I find it fascinating that we grew up in the same place, each lived in California for some 20 years (myself in the southern, sunnier part) and I can not get enough of gray, dreary weather! It invigorates me, motivates me, and I feel so much more comfortable in it. I exercise more, love to walk more, and am generally in a much better mood than when the oppressive sun relentlessly beats down, causing me to wear sun glasses. To me, these sun shades, which are absolutely necessary, dull the colors much more than a cloudy, gray day. What a queer thing, eh?
Love ya Phyll,
Signed The Ferrelli who left SD.
my book says when you dream about the brain its associated with the rational mind, the brain transmits information from both conscious and unconscious, transcending the third dimension of time and space. expand awareness of your own power and opportunity: develop interdimensional understanding of self and others. if you ask me, i just think yer crazy. ox US
When I read the part, "...my brain is swelling a bit and poking through the puzzle piece hole in my head" I pictured your brain acting like Pillsbury dinner rolls...you know what I mean?

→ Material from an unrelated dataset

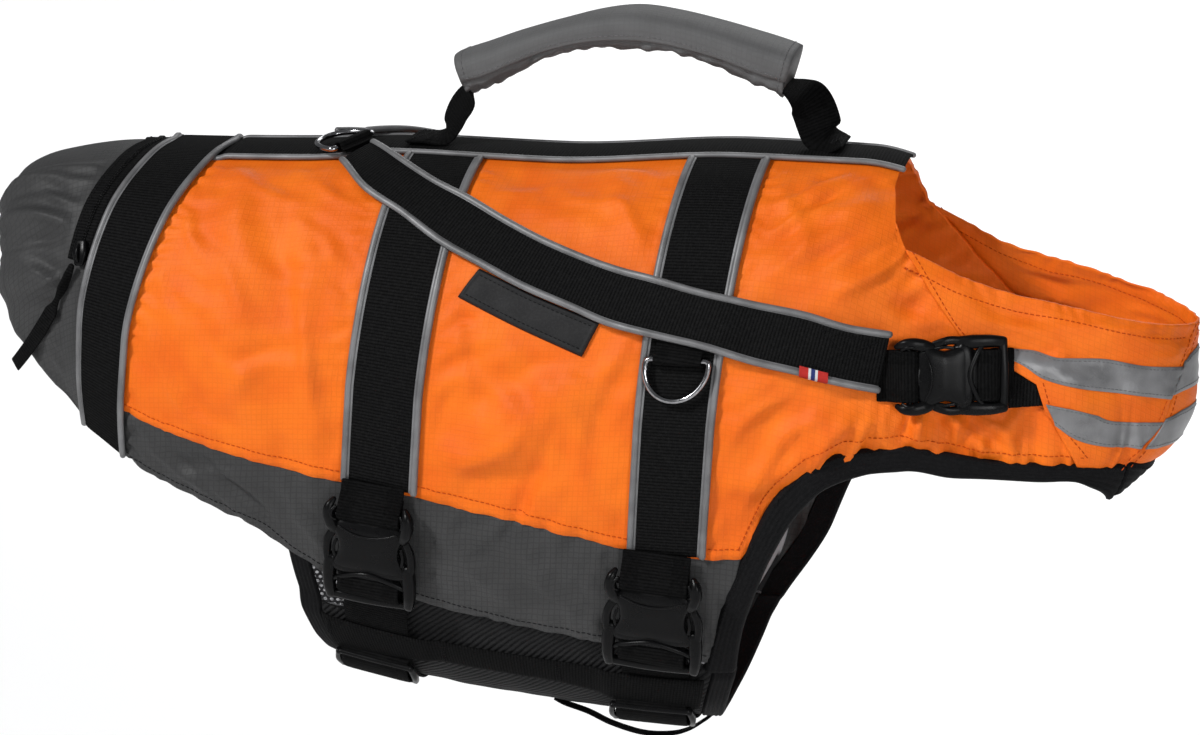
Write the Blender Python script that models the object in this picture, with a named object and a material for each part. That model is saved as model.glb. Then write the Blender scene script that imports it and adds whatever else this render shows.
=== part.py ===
"""Dog life jacket, shown as worn: a hollow foam vest with webbing bands, handle and buckles.

Frame: +X towards the dog's head, +Y the dog's left, +Z up. The origin lies on the vest's inner
face under the spine, where the wearer's back carries it.

The vest is drawn on one body form. A place on the form is a run along the body in millimetres and
an angle round it in degrees, 0 at the spine and 180 under the belly. Every piece is a patch or a
strip in run and angle, moved out from the form by its own distance, so that it follows what it
lies on. Tables are in millimetres and degrees, and MM turns them into metres.
"""
import bpy
import bmesh
import numpy as np
from mathutils import Matrix, Vector

MM = 0.001

# ---------------------------------------------------------------- driving sizes (mm)
SEAM_GAP = 0.3            # between two pieces that meet
SEAM_ANGLE = 0.2          # the same gap round the body, in degrees
SPINE_GAP_ANGLE = 0.15    # each side panel starts this far from the middle of the back
FOAM_WALL = 6.0           # side panels, foam between two layers of cloth
FLANK_WALL = 2.4          # grey lower flanks
RUMP_WALL = 2.4           # grey hood over the rump
COLLAR_WALL = 2.4         # chest collar
BELLY_WALL = 3.6          # padded mesh under the belly
BELLY_DEPTH = 3.7         # how far it tucks in under the flanks
BINDING_WALL = 4.0        # ribbed elastic folded round an edge
SLOT_RISE = 3.0           # how far the collar opens over the shoulder strap's end
SLOT_ANGLE = 79.5         # middle of that slot
WEBBING = 2.0             # thickness of the black webbing
WEBBING_WIDTH = 38.0
HANDLE_WEBBING = 2.4      # thickness of the handle's webbing
HANDLE_WIDTH = 33.0       # its width inside the sleeve
SLEEVE_HALF = 22.0        # half the width of the handle's sleeve
RING_WIRE = 1.6           # radius of the rings' wire
RING_DEPTH = 23.0         # from a ring's bar to the end of its bow
KEEPER = 1.2              # thickness of the webbing folded round a ring's bar
BELT = 1.6                # thickness of the webbing under the belly
BELT_LIFT = 0.9           # clearance of the two belts that go across under the belly
PIPING = 4.0              # diameter of the grey piping along the bands
LIFT = 0.5                # clearance of a piece above the cloth it lies on
NOSE_RUN = 393.0          # run at the middle of the chest, in front
FORM_POWER = 0.92         # 1 would make each ring an ellipse
DEGREE = 1.9              # about this many mm round the body for one degree

# ---------------------------------------------------------------- the body form
FORM_COLUMNS = ("run", "station", "slant", "crown", "wide", "keel", "half_width", "tuck")
FORM_ROWS = (
    (-336, -336, 10, -38, -88, -168, 42, 0),
    (-319, -319, 12, -14, -87, -176, 56, 0),
    (-300, -300, 14, -6, -86, -184, 65, 0),
    (-255, -255, -6, 1, -92, -210, 80, 0),
    (-200, -200, -24, 2, -102, -246, 90, 0),
    (-140, -140, -26, 4, -109, -284, 96, 0),
    (-90, -90, -28, 7, -115, -302, 99, 0),
    (0, 0, -30, 6, -125, -317, 104, 0),
    (110, 110, -34, 13, -130, -324, 106, 0),
    (180, 180, -30, 12, -130, -318, 98, 0),
    (215, 215, -20, 4, -128, -312, 84, 0),
    (260, 260, -10, -14, -125, -302, 72, 0),
    (310, 310, 0, -25, -120, -296, 58, 2),
    (346, 343, 0, -30, -118, -290, 40, 12),
    (370, 359, 0, -32, -117, -288, 22, 20),
    (393, 366, 0, -33, -116, -287, 0, 25),
)
TUCK_SPAN = 13.0          # degrees below the widest line over which the chest tucks back
FAR_LEAN = 19.0           # how far the vest has slid forward behind the left foreleg

# Largest folds: a soft ridge (or trough, below zero) from one place to another.
FOLD_COLUMNS = ("run_a", "angle_a", "run_b", "angle_b", "spread", "height")
FOLD_ROWS = (
    (-175, 30, -150, 88, 11, 2.4),
    (-150, 45, -118, 80, 10, -2.2),
    (-185, 70, -135, 100, 10, 2.0),
    (-120, 58, -108, 98, 9, 2.2),
    (-20, 98, 50, 86, 8, 2.4),
    (-24, 102, 30, 99, 7, -1.8),
    (5, 93, 62, 104, 8, 1.8),
    (40, 20, 66, 42, 9, 2.0),
    (-15, 22, 20, 30, 9, -1.8),
    (142, 58, 185, 30, 9, 2.8),
    (150, 46, 190, 22, 9, -2.2),
    (162, 66, 205, 48, 9, 2.6),
    (140, 94, 200, 86, 9, 2.8),
    (142, 103, 172, 95, 8, -2.4),
    (186, 89, 214, 85, 7, 2.6),
    (216, 90, 236, 86, 6, 2.6),
    (240, 91, 256, 86, 6, 2.2),
    (262, 92, 276, 88, 6, 2.4),
    (-312, 18, -288, 62, 12, -2.6),
    (-322, 48, -304, 76, 10, 2.2),
    (-328, 30, -300, 12, 10, 2.0),
    (320, 64, 362, 70, 8, 1.2),
)

# ---------------------------------------------------------------- lines on the form (run, angle)
REAR_JOIN = ((-212, 0), (-220, 25), (-229, 45), (-236, 65), (-243, 85), (-247, 107), (-247, 122))
GREY_SEAM = ((-247, 107), (-224, 107), (-150, 106), (-88, 105.3), (-42, 105), (20, 106.6), (83, 109),
             (128, 110), (148, 110))
FLANK_EDGE = ((-247, 122), (-224, 122), (-146, 121), (-100, 127), (-46, 128), (20, 130), (76, 131.5),
              (118, 134), (131, 135))
LEG_EDGE = ((131, 135), (135, 127), (139, 120), (143, 115), (148, 110), (154, 105), (161, 100),
            (170, 96.5), (183, 93.5), (197, 92), (219, 92), (243, 93.5), (267, 95.5), (290, 96.8),
            (315, 98), (338, 98.9))
LEG_HEM = ((146, 136), (148, 128), (152, 121), (158, 113.5), (165, 107.5), (171, 103.5), (178, 100.5),
           (186, 98), (198, 96.5), (208, 96), (222, 96), (244, 97.6), (268, 98.8), (288, 99.9),
           (306, 100.6), (318, 102.2), (342, 106.2))
COLLAR_SEAM = ((212, 44), (227, 55), (247, 67), (268, 73), (283, 78.5), (289, 88), (308, 96.5))
CHEST_SEAM = ((388, 63), (384, 67), (371, 78), (358.5, 91), (338, 98.6))
STRAP_UPPER = ((-103.5, 9.8), (-85, 18.7), (-57, 29), (-36, 34), (-9, 41), (19, 47), (55, 53), (81, 56),
               (110, 59), (138, 61), (166, 63), (192, 66), (209, 67))
STRAP_LOWER = ((-117, 22), (-96, 35), (-72, 42), (-45, 50), (-19, 55), (8, 60), (35, 64), (62, 68),
               (87, 70), (116, 72), (144, 75), (168, 77), (206, 81))
UPPER_TAPE = (((268, 68.5), (281, 69), (295, 71.5), (316, 72), (341, 75.5), (366, 78.3)),
              ((270, 71.5), (277, 73.5), (287, 77.5), (305, 81), (328, 84), (357, 88.2)))
LOWER_TAPE = (((289, 85), (301, 87), (325, 91), (345, 92), (353, 92.3)),
              ((294, 90.5), (305, 93), (318, 94.5), (332, 95.5), (340, 96)))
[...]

They come in a cardboard like tube and you slam it on the counter top like a sledgehammer until it bursts open and the ultra white mucousy yet tacky dough oozes out of the container...just like your brain after the puzzle piece was cut into your head.
Is your head filled with dinner rolls?
Joseph - I loved Brand Upon the Brain. Its a really fucked up memoir that made me want to tell my story and take all kinds of liberties. Guy Madden kinda drives me crazy (The Saddest Music in the World was over my head...glass legs filled with beer...my fave part) but BUtB made me a true believer.
I heard there was live narration with a band playing at various showings around the country. That would have made it even cooler to see.
I read this on some MSN story about the types of dreams: “Dreams let you consolidate and integrate your experiences, without conflict with other input from real life,” Stickgold said. “Dreaming is like saying, ‘I’m going home, disconnecting the phone, nobody talk to me. I have to do work.’” I looked in the online dictionary of dream meaning and it says dreams of surgery are a wish to re-establish well being. Try eating a whole chocolate cake before you go to sleep and compare the dreams. This will provide the answer you seek...
As Jeff & I used to amuse ourselves on occasion, "My brain hurts!", in the voice of the Gumby characters from Python. Yeah, I agree Joe, the sun sucks big time. Give me clouds, lots of clouds and some gray skies above--don't fence me in. Sorry, I was singing there. What the hell is this blog anyway? Pillsbury dough puzzle pieces of brain? BTW nice pictures Phyl!
Erich
i didn't know you had a brain
okay, here's what the doctor has to say:
i think there's a certain element of vulnerability involved here, i.e., what could be more vulnerable than lying on a gurney, about to be operated on? secondly, you are having things happen to you, i.e., you are a passive participant in your dream. do you feel powerless in your life? do you feel like things are happening to you more than you acting upon things? it's also interesting to note that your first concern was with your ability to speak, i.e., your ability to express yourself. are you feeling thwarted creatively? then there's the puzzle piece. are you feeling puzzled by your own identity? and finally, the very person who is supposed to take care of you simply hands you a puzzle piece and then walks off, completely abdicating her responsibility. this is obviously your mother. she brings you into this world and simply abdicates all her responsibilty to you, to provide you with a normal childhood, a decent start in life. and now look what a train wreck your life's become.
hope this helps!
I'm touched by the thoughtful interpretations of my dream and you're all right, it all makes sense now. My crazy train wreck of a life is being steered by a pillsbury dough boy brain! maybe I'll slam my head on the counter and make dinner now.